Thursday, May 6, 2010

Thankful

Before I started blogging, I spent about a year just reading blogs. I started with just one, found a few more on that blog that interested me, and my list kept growing. One thing that many of these women, whose blogs I follow have one thing in common. They have lost a baby. Some from miscarriage, others we're still born, or lived just a few short days before they went to be with Jesus. I admire these women more than I could ever express in words.
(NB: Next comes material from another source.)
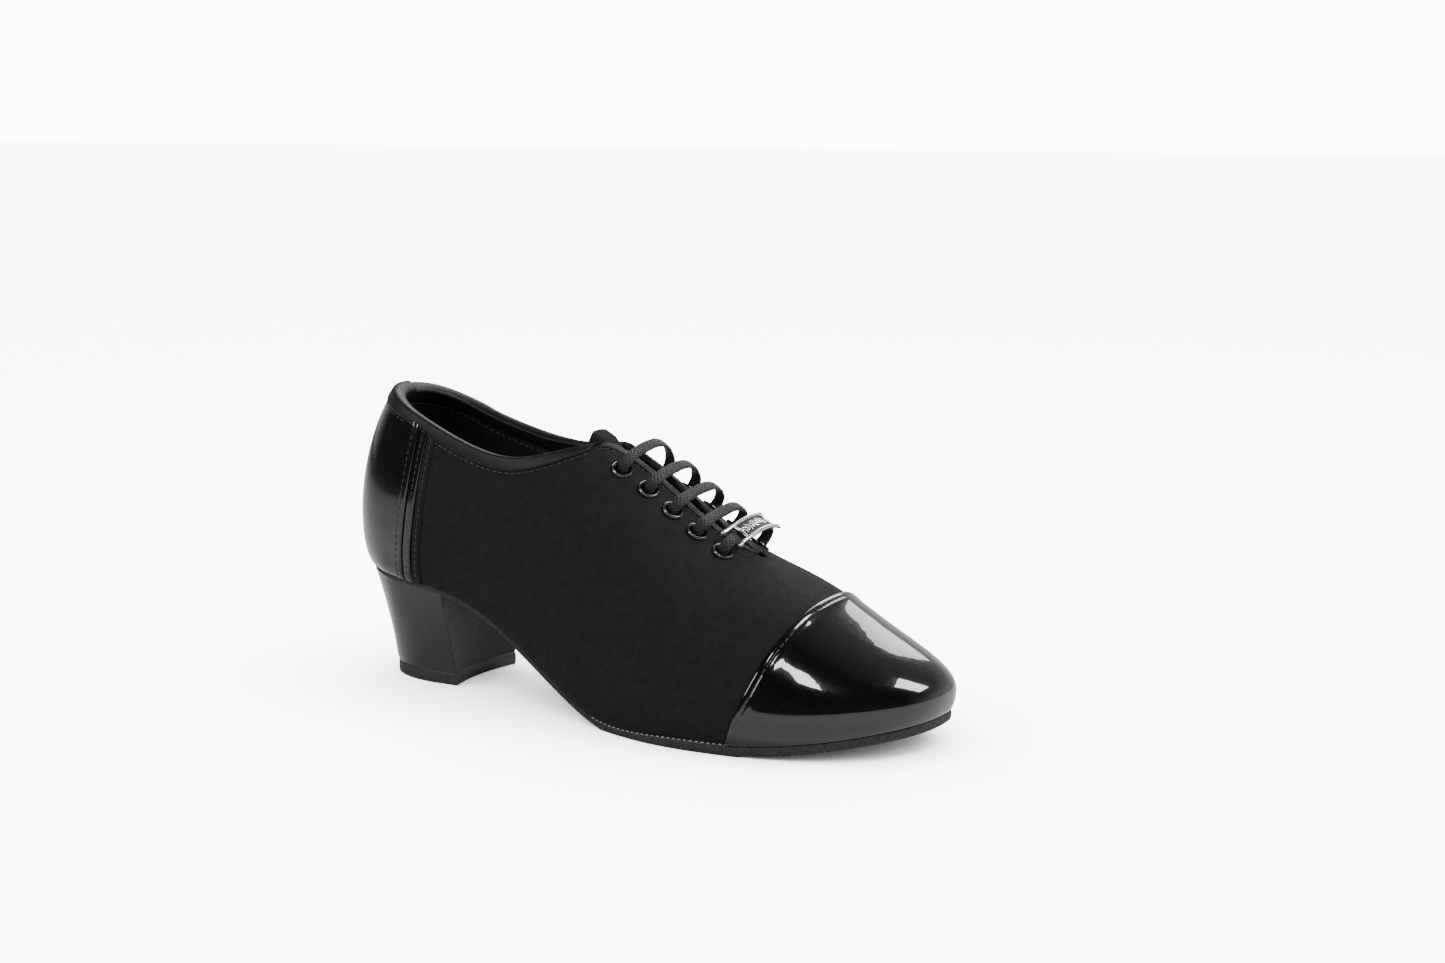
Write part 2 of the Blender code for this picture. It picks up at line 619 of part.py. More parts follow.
def make_tongue(felt, cloth):
    round_end = TONGUE_TOP_X + TONGUE_ROUND
    xs = np.concatenate([TONGUE_TOP_X + TONGUE_ROUND * np.array([0.05, 0.2, 0.5]), np.linspace(round_end, 51, 9)])
    to_top = np.clip((round_end - xs) / TONGUE_ROUND, 0, 1)
    half = (17.0 + 2.0 * smooth((xs + 19) / 60)) * np.sqrt(1 - to_top ** 2)
    across = half[:, None] * np.linspace(-1, 1, 9)
    x = xs[:, None] + 0 * across
    for name, shorter, layer, paint in (("tongue", 0.0, (0.0, 1.2), felt), ("tongue_lining", 0.8, (2.3, 3.0), cloth)):
        there = x + shorter * to_top[:, None]
        low, high = [dome(there, ridge_y(there) + across * (1 - 0.08 * shorter), tongue_drop(there, across) - thick)
                     for thick in layer]
        between(name, low, high, paint)


# ---------------------------------------------------------------- bottom

def outline(u, inset):
    """Feather-line plan of the shoe at u, moved in by inset from the widest line."""
    x, y = plan_point(u, np.zeros_like(u))
    along, across = plan_slope(x, y)
    length = np.hypot(along, across)
    return x - inset * along / length, y - inset * across / length


def sole_grid(us, inset, height, across=5):
    """Grid over the shoe's bottom: stations us from heel to toe, each from outer to inner side."""
    edge = [outline(side * us, inset(plan_point(side * us, np.zeros_like(us))[0])) for side in (1, -1)]
    share = np.linspace(0, 1, across)
    x = edge[0][0][:, None] * (1 - share) + edge[1][0][:, None] * share
    y = edge[0][1][:, None] * (1 - share) + edge[1][1][:, None] * share
    return np.stack([x, y, height(x)], -1)


def rear_stations(to_x, spacing=8):
    return np.concatenate([heel_round(7), columns(SPINE_REAR, to_x, spacing)])


def front_stations(from_x, spacing=7):
    straight = columns(from_x, SPINE_FRONT, spacing)
    return np.concatenate([straight, np.linspace(u_at(SPINE_FRONT), 0.5, 8)[1:]])


def slab(name, us, inset, low, high, paint):
    """Layer of the bottom between two heights over the feather line."""
    levels = [sole_grid(us, inset, lambda x, h=h: feather_z(x) + h(x)) for h in (low, high)]
    return ladder(name, levels, paint)


def flat(value):
    return lambda x: value + 0 * x


def inside(extra):
    """Inset that clears the tucked-in upper and the lining."""
    return lambda x: np.maximum(tuck(x), -LINING[1] + 1.5 * smooth((-45 - x) / 20)) + extra


def sole_thickness(x):
    return SOLE_THICK_WAIST + (SOLE_THICK_FRONT - SOLE_THICK_WAIST) * smooth((x + 20) / 50)


def sole_inset(x):
    proud = SOLE_PROUD_WAIST + (SOLE_PROUD_FRONT - SOLE_PROUD_WAIST) * smooth((x + 15) / 50)
    return tuck(x) - proud


def sock_height(x):
    return SOCK_FRONT + (PAD_THICK + GAP) * smooth((-50 - x) / 14)


def make_outsole(suede):
    """Flat on the floor between the two ends of the tread, and curved up from there."""
    def under(x):
        low = feather_z(x) + SOLE_TOP - sole_thickness(x)
        return np.where((x > TREAD[0]) & (x < TREAD[1]), 0.0, np.maximum(low, 0))
    for name, us in (("outsole_rear", rear_stations(FLEX_X - 0.2)),
                     ("outsole_front", front_stations(FLEX_X + 0.2))):
        yield ladder(name, [sole_grid(us, sole_inset, under),
                            sole_grid(us, sole_inset, lambda x: feather_z(x) + SOLE_TOP)], suede)


def make_inside(board, foam, cloth, steel):
    rear, front = rear_stations(FLEX_X - 0.2), front_stations(FLEX_X + 0.2)
    boards = [slab(f"insole_board_{word}", us, inside(0.5), flat(BOARD[0]), flat(BOARD[1]), board)
              for word, us in (("rear", rear), ("front", front))]
    for word, us in (("rear", rear), ("front", front)):
        slab(f"sock_liner_{word}", us, inside(0.9), sock_height, lambda x: sock_height(x) + SOCK_THICK, cloth)
    slab("heel_pad", rear_stations(-66), inside(2.5), flat(SOCK_FRONT),
         lambda x: SOCK_FRONT + 0.4 + (PAD_THICK - 0.4) * smooth((-66 - x) / 14), foam)
    slab("filler_rear", columns(33, FLEX_X - 0.2, 7), inside(5), flat(FILLER[0]), flat(FILLER[1]), foam)
    slab("filler_front", columns(FLEX_X + 0.2, SPINE_FRONT, 7), inside(5),
         flat(FILLER[0]), flat(FILLER[1]), foam)
    xs = np.linspace(-82, 28, 15)[:, None] + np.zeros(3)
    plan_grid = [xs, ridge_y(xs) + np.array([-6, 0, 6])]
    shank = ladder("shank", [np.stack([*plan_grid, feather_z(xs) + h], -1) for h in (0.0, 1.1)], steel)
    return boards, shank


# ---------------------------------------------------------------- heel

def heel_section(height, inset, front_inset, across=7):
    """Plan of the heel at height 0 (floor) to 1 (seat), from its back to its hollow breast."""
    us = np.concatenate([heel_round(6), columns(SPINE_REAR, HEEL_BREAST_TOP_X, 5)])
    top = sole_grid(us, sole_inset, feather_z, across)
    back = top[0, 0, 0]
    along = (top[..., 0] - back) / (top[-1, 0, 0] - back)
    flare = height ** 1.5
    rear = HEEL_BOTTOM_BACK_X + flare * (back - HEEL_BOTTOM_BACK_X) + inset
    front = HEEL_BREAST_BOTTOM_X + height * (HEEL_BREAST_TOP_X - HEEL_BREAST_BOTTOM_X) - front_inset
    half = np.abs(top[..., 1]).max()
    narrow = (HEEL_BOTTOM_HALF_WIDTH + flare * (half - HEEL_BOTTOM_HALF_WIDTH) - inset) / half
    y = top[..., 1] * narrow
    hollow = HEEL_BREAST_HOLLOW * (1 - (top[..., 1] / half) ** 2)
    return rear + along * (front - rear) - hollow * along ** 4, y


def seat_z(x):
    return feather_z(x) + SOLE_TOP - SOLE_THICK_WAIST - GAP


def heel_levels(inset, front_inset, steps=6):
    """Sections from the top piece up to the seat, which slopes with the sole."""
    levels = []
    bottom = TOP_PIECE_THICK + GAP
    for share in np.linspace(0, 1, steps):
        x, y = heel_section(share * (1 - bottom / HEEL_HEIGHT) + bottom / HEEL_HEIGHT, inset, front_inset)
        levels.append(np.stack([x, y, bottom + share * (seat_z(x) - bottom)], -1))
    return np.array(levels)


def make_heel(wood, patent, satin, rubber):
    block = ladder("heel_block", heel_levels(1.1, 1.2), wood)
    x, y = heel_section(0.0, 0.0, 0.0)
    top_piece = ladder("top_piece", [np.stack([x, y, 0 * x + z], -1) for z in (0, TOP_PIECE_THICK)], rubber)

    def wall(levels):
        """The heel's outside, from the inner front edge round the back to the outer front edge."""
        return np.moveaxis(np.concatenate([levels[:, :0:-1, -1], levels[:, :, 0]], 1), 0, 1)
    between("heel_cover", wall(heel_levels(0, 0)), wall(heel_levels(0.8, 0)), patent)
    front = np.moveaxis(heel_levels(1.1, 0.3)[:, -1], 0, 1)
    between("heel_breast_cover", front, front - (0.6, 0, 0), satin)
    return block, top_piece


def pin(name, profile, spot, metal, walls, clearance=0.4):
    """Nail, screw or rivet, with a clearance hole in every piece that it goes through."""
    turned(name, profile, spot, (0, 0, 1), metal, sides=8)
    high = max(h for _, h in profile)
    grown = [(r + clearance if r else 0, high + 2 if h == high else h - clearance) for r, h in profile]
    hole = turned("cutter_" + name, grown, spot, (0, 0, 1), metal, sides=8)
    for wall in walls:
        cut(wall, hole)


def make_fasteners(steel, board, sole, block, top_piece, shank):
    def nail(radius, head, length, x):
        """Profile from the point up to a head that lies inside the insole board."""
        top = float(feather_z(x)) + BOARD[1] - 0.9
        return [(0, top - length), (radius, top - length), (radius, top - 1.0), (head, top - 1.0),
                (head, top), (0, top)]
    spots = ((-108, -9), (-108, 9), (-90, -13), (-90, 13))
    for number, (x, y) in enumerate(spots, 1):
        pin(f"heel_nail_{number}", nail(1.0, 1.9, 22, x), (x, y, 0), steel, (board, sole, block))
    pin("heel_screw", nail(2.0, 3.4, 32, -98), (-98, 0, 0), steel, (board, sole, block))
    for number, x in enumerate((-79, 12), 1):
        low = float(feather_z(x)) + 0.15
        top = float(feather_z(x)) + BOARD[1] - 0.8
        profile = [(0, low), (1.3, low), (1.3, top - 0.9), (2.4, top - 0.9), (2.4, top), (0, top)]
        pin(f"shank_rivet_{number}", profile, (x, float(ridge_y(x)), 0), steel, (board, shank))
    for number, y in enumerate((-8, 8), 1):
        profile = [(0, 2.0), (1.2, 2.0), (1.2, 15.0), (0, 15.0)]
        name = f"top_piece_pin_{number}"
        turned(name, profile, (-92, y, 0), (0, 0, 1), steel, sides=12)
        hole = turned("cutter_" + name, [(0, 1.6), (1.6, 1.6), (1.6, 15.4), (0, 15.4)], (-92, y, 0),
                      (0, 0, 1), steel, sides=12)
        cut(top_piece, hole)
        cut(block, hole)


def main():
    for thing in list(bpy.data.objects):
        bpy.data.objects.remove(thing, do_unlink=True)
    fabric = material("black_fabric", (0.016, 0.016, 0.017), 0.75)
    patent = material("patent_leather", (0.006, 0.006, 0.007), 0.06)
    satin = material("satin_tape", (0.02, 0.02, 0.02), 0.45)
    cloth = material("lining_cloth", (0.012, 0.012, 0.013), 0.85)
    felt = material("tongue_felt", (0.02, 0.02, 0.022), 0.95)
    cord = material("lace_cord", (0.012, 0.012, 0.013), 0.8)
    nickel = material("gunmetal_nickel", (0.42, 0.42, 0.44), 0.25, 1.0)
    silver = material("silver_plate", (0.75, 0.75, 0.77), 0.2, 1.0)
    steel = material("bright_steel", (0.55, 0.55, 0.56), 0.35, 1.0)
    rubber = material("top_piece_rubber", (0.03, 0.03, 0.03), 0.6)
    suede = material("suede_sole", (0.05, 0.048, 0.046), 0.95)
    board = material("fibre_board", (0.35, 0.24, 0.15), 0.9)
    foam = material("foam", (0.5, 0.48, 0.42), 0.9)
    wood = material("heel_core", (0.5, 0.5, 0.48), 0.6)
    plastic = material("lace_tip_plastic", (0.01, 0.01, 0.01), 0.3)

    upper = make_rear_upper(fabric)
    lining = make_rear_lining(cloth)
    make_forefoot(fabric, cloth, patent, board)
    counter_patch("counter_cover", patent, PATENT, 0.0, (0, 0.2, 0.4, 0.6, 0.8, 0.98), 23)
    counter_patch("counter_stiffener", board, STIFFENER, 22.0, (0, 0.2, 0.4, 0.6, 0.8), 23)
    seam_strip("counter_strip_outer", patent, 1)
    seam_strip("counter_strip_inner", patent, -1)
    make_edges(satin, fabric)
    make_eyelets(nickel, (upper, lining))
    make_tongue(felt, cloth)
    make_lace(cord, plastic)
    make_charm(silver)
    soles = list(make_outsole(suede))
    boards, shank = make_inside(board, foam, cloth, steel)
    block, top_piece = make_heel(wood, patent, satin, rubber)
    make_fasteners(steel, boards[0], soles[0], block, top_piece, shank)


main()
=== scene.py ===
"""Looks of the lace-up practice shoe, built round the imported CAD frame.

The CAD's own surface functions are repeated here in millimetres, so every visible piece is drawn
finely on the same last. MM turns them into metres. +X is the toe, -Y the outer side.
"""
import math

import bmesh
import bpy
import numpy as np
from mathutils import Matrix, Vector

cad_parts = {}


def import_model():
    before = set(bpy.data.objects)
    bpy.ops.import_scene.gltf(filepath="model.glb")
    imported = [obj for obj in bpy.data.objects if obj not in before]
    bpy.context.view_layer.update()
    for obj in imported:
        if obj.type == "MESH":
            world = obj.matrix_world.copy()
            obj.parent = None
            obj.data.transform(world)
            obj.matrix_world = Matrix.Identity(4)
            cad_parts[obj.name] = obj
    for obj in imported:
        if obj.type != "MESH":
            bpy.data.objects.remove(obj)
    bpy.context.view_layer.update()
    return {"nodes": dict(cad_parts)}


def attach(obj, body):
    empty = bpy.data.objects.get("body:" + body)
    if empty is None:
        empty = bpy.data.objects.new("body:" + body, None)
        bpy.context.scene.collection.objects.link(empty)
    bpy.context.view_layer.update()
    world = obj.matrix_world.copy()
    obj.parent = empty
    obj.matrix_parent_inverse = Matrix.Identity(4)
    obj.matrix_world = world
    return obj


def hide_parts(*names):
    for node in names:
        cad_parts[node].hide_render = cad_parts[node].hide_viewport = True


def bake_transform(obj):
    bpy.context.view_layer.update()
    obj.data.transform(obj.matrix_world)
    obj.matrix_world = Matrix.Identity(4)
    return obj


MM = 0.001

# ---------------------------------------------------------------- the last, as in the CAD

STATIONS = (-125, -100, -65, -30, 5, 40, 70, 95, 125)
OUTER_Y = (-30.5, -30.5, -29.5, -34, -42, -45.5, -42, -36.5, -28.5)
INNER_Y = (30, 32, 30, 29, 33, 40.5, 42.5, 40, 34.5)
RIDGE_Y = (0, 0, 0, 1.5, 4, 6.5, 8.5, 9.5, 8.5)
FEATHER_Z = (46.8, 43.5, 36.5, 17.5, 3.8, 3.7, 4.5, 7.5, 12.7)
WIDEST_ABOVE_FEATHER = (19, 19, 21.5, 20, 15, 12, 9.3, 8.6, 7.3)
RIDGE_Z = (128.5, 130, 127, 110, 91, 66.5, 54, 42.5, 36)
TUCK = (4, 4.5, 5.5, 7, 4.3, 2.5, 2.5, 2.1, 2.1)
TOE_START, TOE_END, HEEL_START, HEEL_END = 60.0, 125.0, -85.0, -125.0
SIDE_POWER, TOP_POWER, TOE_POWER, HEEL_POWER = 2.3, 1.86, 2.9, 2.2
SIDE_SHIFT = 0.8
SPINE_REAR, SPINE_FRONT, FAN_RADIUS = -95.0, 95.0, 34.0
STRAIGHT = SPINE_FRONT - SPINE_REAR
QUARTER = math.pi * FAN_RADIUS / 2
LOOP = 2 * STRAIGHT + 4 * QUARTER

TOPLINE_X = (-122, -108, -92, -70, -40, -10, 15)
TOPLINE_OUTER = (120, 115.5, 109, 100, 94.3, 102, 104.5)
TOPLINE_INNER = (120, 114, 106, 99, 95.2, 99.5, 105)
SLIT_HALF, THROAT_X, CORNER_X = 3.2, 50.0, -14.0
CAP_SEAM_X, CAP_SEAM_LEAN = 60.4, 0.358
COUNTER_SEAM_X, COUNTER_SEAM_LEAN = -97.0, 0.12
BINDING_WIDTH, FACING_TAPE_WIDTH = 4.5, 3.3
LINING, HEEL_LINING = (-1.8, -2.7), (-3.2, -4.2)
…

I look at my daughter everyday and am so thankful that God has given her to me and Mike. She has brought us so much joy. I do however, every now and then find my self fearing the worst. I'm a worry wort. No matter how much I try to stop myself from thinking of the bad things that could happen, those thoughts still manage to sneak in from time to time. God has a plan for me and my family and I have faith that His plan includes a long healthy life for Lily. I'm sure that a lot of my fears are because I am a new mom, ad maybe I'll grow out of some of the worrying as Lily grows, But I'm also learning that as a mom.. I'll never stop worrying. The thought of SIDS scares me the most, and I worry about making mistakes, but I am also confident in my decisions and believe that Me and Mike are making an awesome team when it comes to raising Lily. To clarify, I don't stress about these fears day in and day out, Just occasionally, and tonight happen to be one of those occasions. It reminds me to be thankful for everyday, every minute and every second. I am so thankful that God has blessed me with this child that I prayed so hard for.

1 comment:

  1. I know your fear about SIDS all to well. It is one of the 3 great fears I have for my son. (coincidentally I happened to write about it on my blog just a few days back!) I still check on him to see him breathing - I've even poked him a few times (and awoken a sleeping baby) to make sure.

    I don't think the fear of harm to our children ever goes away - my mom still has it in regards to me.

    I just pray for safety for my family and leave it up to God to handle all the particulars.